## Source excerpt
------------------------------------
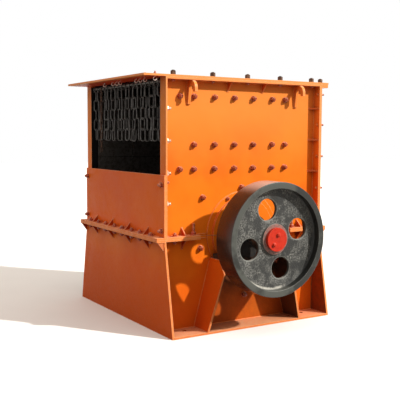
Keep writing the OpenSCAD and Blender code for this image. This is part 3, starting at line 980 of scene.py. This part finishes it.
def growChain(name, points, metal="chain_steel", **sizes):
    mesh = pointMesh(name + "Points", points)
    return grow(name, links, mesh, metal, "chain_curtain", "chain_steel", **sizes)


def addStrands(barY, barZ):
    old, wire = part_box("chain_strands"), linkSizes["Wire"]
    pitch = (barZ - old[0].z - wire * 2.2) / curtain["linksEach"]
    spread = old[1].x - curtain["fromEnd"]
    step = 2 * spread / (curtain["strands"] - 1)
    points, rings = [], []
    for strand in range(curtain["strands"]):
        x = -spread + strand * step
        lean = curtain["sway"] * sin(strand * 2.7)
        top = barZ - curtain["firstLink"] - 0.002 * (strand % 3)
        for i in range(curtain["linksEach"]):
            place = (x + lean * i * 0.6, barY + lean * cos(i * 1.9 + strand), top - pitch * (i + 0.5))
            facing = Vector((lean, lean * sin(i + strand), -pitch)).normalized()
            points.append((place, tuple(facing), radians(curtain["seen"] + 90 * (i % 2))))
        rings.append((x, barY, barZ - 0.006))
    chain = growChain("chain_links", points, Length=pitch + wire * curtain["overlap"])
    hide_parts("chain_strands")
    growChain("chain_rings", pointing(rings, toTop, radians(90)), **curtain["ring"])


def addLongStrand(barY, barZ):
    size, (x, forward) = curtain["longLink"], curtain["longPlace"]
    pitch = size["Length"] - size["Wire"] * curtain["overlap"]
    count = round((barZ - curtain["longEnd"]) / pitch)
    places = [(x, barY - forward, barZ - pitch * (i + 0.5)) for i in range(count)]
    points = [(place, toTop, radians(90 * (i % 2))) for i, place in enumerate(places)]
    growChain("long_strand", points, "rust", **size)


def addHooks(barY, barZ):
    y, z = barY - curtain["hookForward"], barZ + curtain["hookRise"]
    points = pointing([(x, y, z) for x in curtain["hooks"]], toTop, radians(curtain["hookTurn"]))
    grow("curtain_hooks", hooks, pointMesh("curtainHooks", points), "hookZincAndHighlight", "frame", "bare_steel")
    nuts = pointing([(x, y, roof[1].z) for x in curtain["hooks"]], toTop)
    addFasteners("hook_nuts", nuts, "tiny", 0.010, 51)


def addCurtain():
    middle = middleOf(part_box("curtain_bar"))
    addStrands(middle.y, middle.z)
    addLongStrand(middle.y, middle.z)
    addHooks(middle.y, middle.z)


# Weld beads in the corners where plates meet

weld = {
    "ribThickness": 0.016,
    "thinGusset": 0.015,  # a solid thinner than this is a gusset seen on edge
    "footEnd": 0.004,  # short of the foot plate's edge
    "toeEnd": 0.014,  # short of each rib's toe
    "coverTurns": range(4, 177, 4),  # degrees
}


def gussetLines():
    lines = []
    for name in gussets:
        for (x0, y0, z0), (x1, y1, z1) in looseParts(name):
            foot = z0 if name == "casing_gussets" and z0 < 1.0 else z1
            if x1 - x0 < weld["thinGusset"]:  # runs along Y, on the front or rear plate
                root, tip = (y1, y0) if y1 < 0 else (y0, y1)
                lines += [[(x, root, foot), (x, tip, foot)] for x in (x0, x1)]
                lines += [[(x, root, z0), (x, root, z1)] for x in (x0, x1)]
                continue
            root, tip = (x0, x1) if x0 > 0 else (x1, x0)
            if y1 - y0 < weld["thinGusset"]:  # runs along X, on a side wall
                lines += [[(root, y, foot), (tip, y, foot)] for y in (y0, y1)]
                lines += [[(root, y, z0), (root, y, z1)] for y in (y0, y1)]
            else:  # level gusset in the corner of the rear flange
                lines += [[(root, y0, z), (root, y1, z)] for z in (z0, z1)]
                lines += [[(x0, y1, z), (x1, y1, z)] for z in (z0, z1)]
    return lines


def seamLines():  # one side of the casing and base; the other side is the mirror image
    side, low, high = wall[1].x, highFlange[1].z, topFlange[0].z
    front, rear, under = post[1].y, rearPost[0].y, lowFlange[0].z
    near, far, floor = footPlate[0].y, footPlate[1].y, footPlate[1].z
    tip = footPlate[1].x - weld["footEnd"]
    seams = (
        ((front, low), (front, high)),
        ((rear, low), (rear, high)),
        ((front, high), (rear, high)),
        ((front, low), (rear, low)),
        ((front, under), (rear, under)),
        ((near, floor), (far, floor)),
        ((near, floor), (near, under)),
        ((far, floor), (far, under)),
    )
    lines = [[(side, *start), (side, *end)] for start, end in seams]
    return lines + [[(side, y, floor), (tip, y, floor)] for y in (near, far)]


def sideLines():  # pedestal ribs, lifting lugs and the rim of the shaft cover, on the right-hand wall
    side, floor, seat = wall[1].x, footPlate[1].z, pedestal[1].z - seatThickness
    toe = min(pedestal[1].x, footPlate[1].x) - weld["toeEnd"]
    lines = []
    for end in (-1, 1):
        for inset in (0, weld["ribThickness"]):
            top, bottom = end * (seatEnd - inset), end * (pedestal[1].y - inset)
            lines.append([(side, top, seat), (side, bottom, floor), (toe, bottom, floor)])
    for low, high in looseParts("lifting_lugs_right"):
        lines += [[(side, y, low[2]), (side, y, topFlange[0].z)] for y in (low[1], high[1])]
    turns = [radians(turn) for turn in weld["coverTurns"]]
    lines.append([(side, cover[1].y * cos(turn), axle + cover[1].y * sin(turn)) for turn in turns])
    return lines


def addWelds():
    side = seamLines() + sideLines()
    lines = gussetLines() + side + [[(-x, y, z) for x, y, z in line] for line in side]
    lines.append([(x, frontPlate[0].y, highFlange[1].z) for x in (wall[1].x, -wall[1].x)])
    grow("weld_beads", beads, lineMesh("weldBeads", lines), "orange_paint", "frame", "orange_paint")


# Flywheels: turned rim, set-back cast web with four holes, long hub

def rounded(corners):  # corners are (x, y, radius); a radius of 0 keeps the corner
    outline = []
    for i, (x, y, radius) in enumerate(corners):
        here = Vector((x, y))
        if radius == 0:
            outline.append(here)
            continue
        before, after = Vector(corners[i - 1][:2]), Vector(corners[(i + 1) % len(corners)][:2])
        one, two = (before - here).normalized(), (after - here).normalized()
        half = one.angle(two) / 2
        centre = here + (one + two).normalized() * (radius / sin(half))
        start = here + one * (radius / tan(half)) - centre
        end = here + two * (radius / tan(half)) - centre
        sweep = start.angle_signed(end)
        steps = max(3, round(abs(degrees(sweep)) / 15))
        outline += [centre + Matrix.Rotation(-sweep * step / steps, 2) @ start for step in range(steps + 1)]
    return outline


def wheelSection(outer, width):
    inner = outer - wheel["rim"]
    back, front = wheel["webBack"], wheel["webBack"] + wheel["webThickness"]
    soft, edge, hub, bore = wheel["fillet"], wheel["edge"], wheel["hub"], wheel["bore"]
    return rounded([
        (bore, 0, 0), (hub, 0, edge), (hub, back, soft * 0.6), (inner, back, soft), (inner, 0, edge * 0.6),
        (outer, 0, edge), (outer, width, edge), (inner, width, edge * 0.6), (inner, front, soft),
        (hub, front, soft * 0.6), (hub, wheel["hubLength"], edge * 0.6), (bore, wheel["hubLength"], 0),
    ])


def addWheel(side, sign):
    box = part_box("flywheel_" + side)
    inner = box[0].x if sign > 0 else box[1].x
    section = wheelSection(box[1].y, box[1].x - box[0].x)
    outline = [(r - wheelSizes["Sweep radius"], -along, 0) for r, along in section]
    mesh = lineMesh("wheelSection", [outline + [outline[0]]])
    values = {"Hole turn": pi / 2 + sign * radians(wheel["holeTurn"]), "Side": float(sign)}
    piece = grow("cast_flywheel_" + side, wheels, mesh, "castIron", "rotor", "black_paint", **values)
    piece.data.transform(Matrix.Translation((inner, 0, middleOf(box).z)))
    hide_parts("flywheel_" + side)


addLinerBolts()
addPostBolts()
addRearBolts()
addRoofBolts()
addCoverBolts()
addSplitBolts()
addBearingBolts()
addCapScrews()
stage("bolts set")
addCurtain()
stage("chain hung")
addWelds()
stage("welds laid")
addWheel("right", 1)
addWheel("left", -1)
stage("flywheels turned")


# Floor, sky and lamp

light = {
    "from": (0.645, 0.528, 0.576),
    "strength": 4.1,
    "colour": (1.0, 0.97, 0.92),
    "softness": 1.6,  # degrees across
    "fillLow": 0.30,  # near the horizon
    "fillHigh": 1.15,  # overhead
    "fillColour": (1.0, 0.90, 0.81),
    "floorSize": 30.0,
    "floorColour": (0.93, 0.93, 0.92),
    "floorBounce": (0.11, 0.10, 0.09),
}


def seenDirectly(tree):  # 1 for what the camera, a reflection or glass sees
    path = addNode(tree, "ShaderNodeLightPath").outputs
    both = calc("MAXIMUM", path["Is Camera Ray"], path["Is Glossy Ray"])
    return calc("MAXIMUM", both, path["Is Transmission Ray"])


def addWorld():
    world = bpy.data.worlds.new("studio")
    scene.world = world
    world.use_nodes = True
    tree = world.node_tree
    seen = seenDirectly(tree)
    height = axesOf(addNode(tree, "ShaderNodeTexCoord").outputs["Generated"])[2]
    inputs = {0: height, 1: 0.0, 2: 1.0, 3: light["fillLow"], 4: light["fillHigh"]}
    fill = nodeOut(tree, "ShaderNodeMapRange", inputs)
    backdrop = tree.nodes["Background"]
    tree.links.new(mixColour(seen, light["fillColour"], (1, 1, 1)), backdrop.inputs["Color"])
    tree.links.new(nodeOut(tree, "ShaderNodeMix", {0: seen, 2: fill, 3: 1.0}), backdrop.inputs["Strength"])


def addFloor():
    size = light["floorSize"]
    corners = [(-size, -size, 0.0), (size, -size, 0.0), (size, size, 0.0), (-size, size, 0.0)]
    mesh = bpy.data.meshes.new("floor")
    mesh.from_pydata(corners, [], [(0, 1, 2, 3)])
    floor = addObject("floor", mesh)
    material, tree, place = newMaterial("paleFloor", Roughness=0.9, Specular_IOR_Level=0.0)
    grain = between(noise(place, 0.4), 0.3, 0.7, 0.985, 1.0)
    pale = mixColour(seenDirectly(tree), light["floorBounce"], light["floorColour"])
    mesh.materials.append(linked(material, Base_Color=scaled(pale, grain)))


def addSun():
    lamp = bpy.data.lights.new("key", "SUN")
    lamp.energy = light["strength"]
    lamp.angle = radians(light["softness"])
    lamp.color = light["colour"]
    key = addObject("key", lamp)
    key.rotation_euler = Vector(light["from"]).to_track_quat("Z", "Y").to_euler()


addWorld()
addFloor()
addSun()
stage("stage lit")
------------------------------------
## Brief
Tell how many lines contain the word "this", using only the number.

## Solution below
2